For the most part, I don't care anymore where I end up going. I rather lament with the utmost gravity the end of my high school years. I know there's a reason why half of the TV shows and all the popular books are focused on high school. Those short but timeless years of insulated innocence, unbreakable idealism, and the romantic aura emitted from the perpetuity of youth.

I know I will not have a problem acclimating to a college and I know college has its own perks. But I do not know if my mind can even accept graduation. I have so enjoyed my years at Hills East. I've met some of the best people here. I've grown from a naive newcomer to an established senior. I'm not ready to leave. I'm not ready to desert my youth.

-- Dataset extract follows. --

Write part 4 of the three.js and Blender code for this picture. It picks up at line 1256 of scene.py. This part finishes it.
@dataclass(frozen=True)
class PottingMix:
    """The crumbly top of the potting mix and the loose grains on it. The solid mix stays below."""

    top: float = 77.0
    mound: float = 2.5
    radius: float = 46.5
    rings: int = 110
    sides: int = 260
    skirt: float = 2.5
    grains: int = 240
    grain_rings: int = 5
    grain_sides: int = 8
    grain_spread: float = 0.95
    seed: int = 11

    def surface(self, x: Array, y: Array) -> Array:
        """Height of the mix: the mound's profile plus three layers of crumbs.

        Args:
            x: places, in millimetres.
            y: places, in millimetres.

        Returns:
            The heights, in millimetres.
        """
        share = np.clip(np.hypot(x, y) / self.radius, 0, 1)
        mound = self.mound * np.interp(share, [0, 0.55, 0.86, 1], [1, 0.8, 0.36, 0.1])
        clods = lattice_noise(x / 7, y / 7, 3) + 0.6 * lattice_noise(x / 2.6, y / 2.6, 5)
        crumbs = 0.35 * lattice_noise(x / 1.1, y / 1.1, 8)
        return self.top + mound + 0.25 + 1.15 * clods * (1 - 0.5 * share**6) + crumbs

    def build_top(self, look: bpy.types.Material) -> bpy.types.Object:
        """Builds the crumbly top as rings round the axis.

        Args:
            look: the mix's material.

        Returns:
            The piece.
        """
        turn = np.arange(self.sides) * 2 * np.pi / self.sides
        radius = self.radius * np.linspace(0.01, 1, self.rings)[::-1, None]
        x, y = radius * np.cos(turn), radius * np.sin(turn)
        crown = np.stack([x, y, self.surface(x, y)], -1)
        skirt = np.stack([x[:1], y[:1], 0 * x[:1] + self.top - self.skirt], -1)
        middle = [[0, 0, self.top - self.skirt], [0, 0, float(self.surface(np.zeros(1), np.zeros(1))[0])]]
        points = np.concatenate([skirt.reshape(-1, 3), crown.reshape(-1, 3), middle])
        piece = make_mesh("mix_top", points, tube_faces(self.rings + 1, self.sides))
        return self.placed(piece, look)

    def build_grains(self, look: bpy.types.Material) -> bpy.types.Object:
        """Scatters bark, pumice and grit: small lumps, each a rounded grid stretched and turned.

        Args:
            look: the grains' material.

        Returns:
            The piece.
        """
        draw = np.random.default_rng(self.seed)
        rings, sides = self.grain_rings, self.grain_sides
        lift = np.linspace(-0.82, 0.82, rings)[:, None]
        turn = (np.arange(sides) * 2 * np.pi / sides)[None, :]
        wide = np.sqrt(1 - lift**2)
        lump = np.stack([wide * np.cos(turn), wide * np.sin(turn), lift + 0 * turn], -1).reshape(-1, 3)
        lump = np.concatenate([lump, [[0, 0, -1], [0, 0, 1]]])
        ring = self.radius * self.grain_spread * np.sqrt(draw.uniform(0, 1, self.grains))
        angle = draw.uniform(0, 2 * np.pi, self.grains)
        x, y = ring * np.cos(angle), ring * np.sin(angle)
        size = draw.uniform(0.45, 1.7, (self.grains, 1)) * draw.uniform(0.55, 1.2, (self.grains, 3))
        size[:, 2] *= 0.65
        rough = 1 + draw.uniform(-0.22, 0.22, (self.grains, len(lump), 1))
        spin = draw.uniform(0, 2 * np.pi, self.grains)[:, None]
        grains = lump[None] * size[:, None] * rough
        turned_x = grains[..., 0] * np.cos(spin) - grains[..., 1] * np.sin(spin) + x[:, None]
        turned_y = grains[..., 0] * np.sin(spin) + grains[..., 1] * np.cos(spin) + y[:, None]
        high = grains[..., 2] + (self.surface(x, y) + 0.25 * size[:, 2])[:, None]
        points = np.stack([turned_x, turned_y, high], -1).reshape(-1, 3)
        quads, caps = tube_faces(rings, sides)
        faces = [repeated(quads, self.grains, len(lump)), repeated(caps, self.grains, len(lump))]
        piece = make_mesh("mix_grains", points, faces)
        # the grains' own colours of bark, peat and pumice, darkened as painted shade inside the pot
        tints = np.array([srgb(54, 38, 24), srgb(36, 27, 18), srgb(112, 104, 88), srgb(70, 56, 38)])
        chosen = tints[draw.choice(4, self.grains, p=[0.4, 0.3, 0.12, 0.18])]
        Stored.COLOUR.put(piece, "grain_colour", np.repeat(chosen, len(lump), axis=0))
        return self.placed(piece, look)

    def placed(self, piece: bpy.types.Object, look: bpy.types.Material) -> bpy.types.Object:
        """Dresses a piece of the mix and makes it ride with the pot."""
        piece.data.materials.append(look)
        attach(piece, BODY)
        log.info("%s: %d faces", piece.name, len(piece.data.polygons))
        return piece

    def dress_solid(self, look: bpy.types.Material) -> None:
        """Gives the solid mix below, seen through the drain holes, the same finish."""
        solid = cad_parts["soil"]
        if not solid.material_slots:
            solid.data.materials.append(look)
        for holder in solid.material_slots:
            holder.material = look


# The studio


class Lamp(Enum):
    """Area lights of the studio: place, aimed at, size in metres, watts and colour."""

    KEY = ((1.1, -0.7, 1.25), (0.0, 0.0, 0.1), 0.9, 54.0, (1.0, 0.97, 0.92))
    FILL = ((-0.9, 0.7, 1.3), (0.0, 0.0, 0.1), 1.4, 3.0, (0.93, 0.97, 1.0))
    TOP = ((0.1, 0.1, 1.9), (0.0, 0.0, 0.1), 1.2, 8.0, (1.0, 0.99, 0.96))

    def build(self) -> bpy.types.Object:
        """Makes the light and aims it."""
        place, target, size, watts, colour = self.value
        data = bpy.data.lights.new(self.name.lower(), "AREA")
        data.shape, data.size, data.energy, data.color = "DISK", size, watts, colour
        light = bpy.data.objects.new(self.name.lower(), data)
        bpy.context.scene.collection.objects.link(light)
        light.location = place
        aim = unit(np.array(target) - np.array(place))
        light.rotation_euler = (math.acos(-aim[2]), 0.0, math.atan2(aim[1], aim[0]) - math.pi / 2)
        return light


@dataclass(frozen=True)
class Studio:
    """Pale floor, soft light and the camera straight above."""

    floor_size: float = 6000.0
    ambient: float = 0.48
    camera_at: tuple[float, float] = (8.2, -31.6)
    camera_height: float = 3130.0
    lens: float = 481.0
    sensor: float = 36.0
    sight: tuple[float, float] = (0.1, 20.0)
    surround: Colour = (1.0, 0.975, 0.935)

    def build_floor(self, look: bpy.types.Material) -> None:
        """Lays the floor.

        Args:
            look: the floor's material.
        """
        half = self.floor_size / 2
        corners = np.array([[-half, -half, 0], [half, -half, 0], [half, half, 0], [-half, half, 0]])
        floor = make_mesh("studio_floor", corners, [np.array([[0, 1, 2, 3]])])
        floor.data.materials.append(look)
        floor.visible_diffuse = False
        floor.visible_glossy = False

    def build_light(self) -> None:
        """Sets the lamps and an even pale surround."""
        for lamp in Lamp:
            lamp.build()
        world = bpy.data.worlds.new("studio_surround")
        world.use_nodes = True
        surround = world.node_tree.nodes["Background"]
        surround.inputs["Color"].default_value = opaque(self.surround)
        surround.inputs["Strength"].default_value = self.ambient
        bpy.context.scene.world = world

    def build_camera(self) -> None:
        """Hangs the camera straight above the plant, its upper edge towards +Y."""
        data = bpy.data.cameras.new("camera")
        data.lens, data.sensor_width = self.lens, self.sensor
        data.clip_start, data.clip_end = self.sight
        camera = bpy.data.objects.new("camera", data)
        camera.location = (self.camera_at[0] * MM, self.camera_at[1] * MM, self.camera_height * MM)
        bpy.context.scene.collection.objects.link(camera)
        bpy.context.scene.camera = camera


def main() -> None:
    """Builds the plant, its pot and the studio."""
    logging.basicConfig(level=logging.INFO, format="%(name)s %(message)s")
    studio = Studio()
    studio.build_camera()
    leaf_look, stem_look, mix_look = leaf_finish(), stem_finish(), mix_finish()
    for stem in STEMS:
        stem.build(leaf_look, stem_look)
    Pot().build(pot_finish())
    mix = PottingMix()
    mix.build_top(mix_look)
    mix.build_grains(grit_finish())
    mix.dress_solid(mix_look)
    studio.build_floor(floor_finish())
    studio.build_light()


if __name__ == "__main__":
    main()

I've always imagined my senior year modeled after One Tree Hill, Smallville, or somethin like that. A year full of unforgettable moments that evoke incalculable happiness, laid against the backdrop of the most picturesque towns. I know I've missed out on much of that because I've been so busy. But now that We the People is over and I'm getting into colleges, I can finally start to live my real senior year. And in whatever remaining time I have, I'm going to do everything in my power to live out a storybook senior year of my own.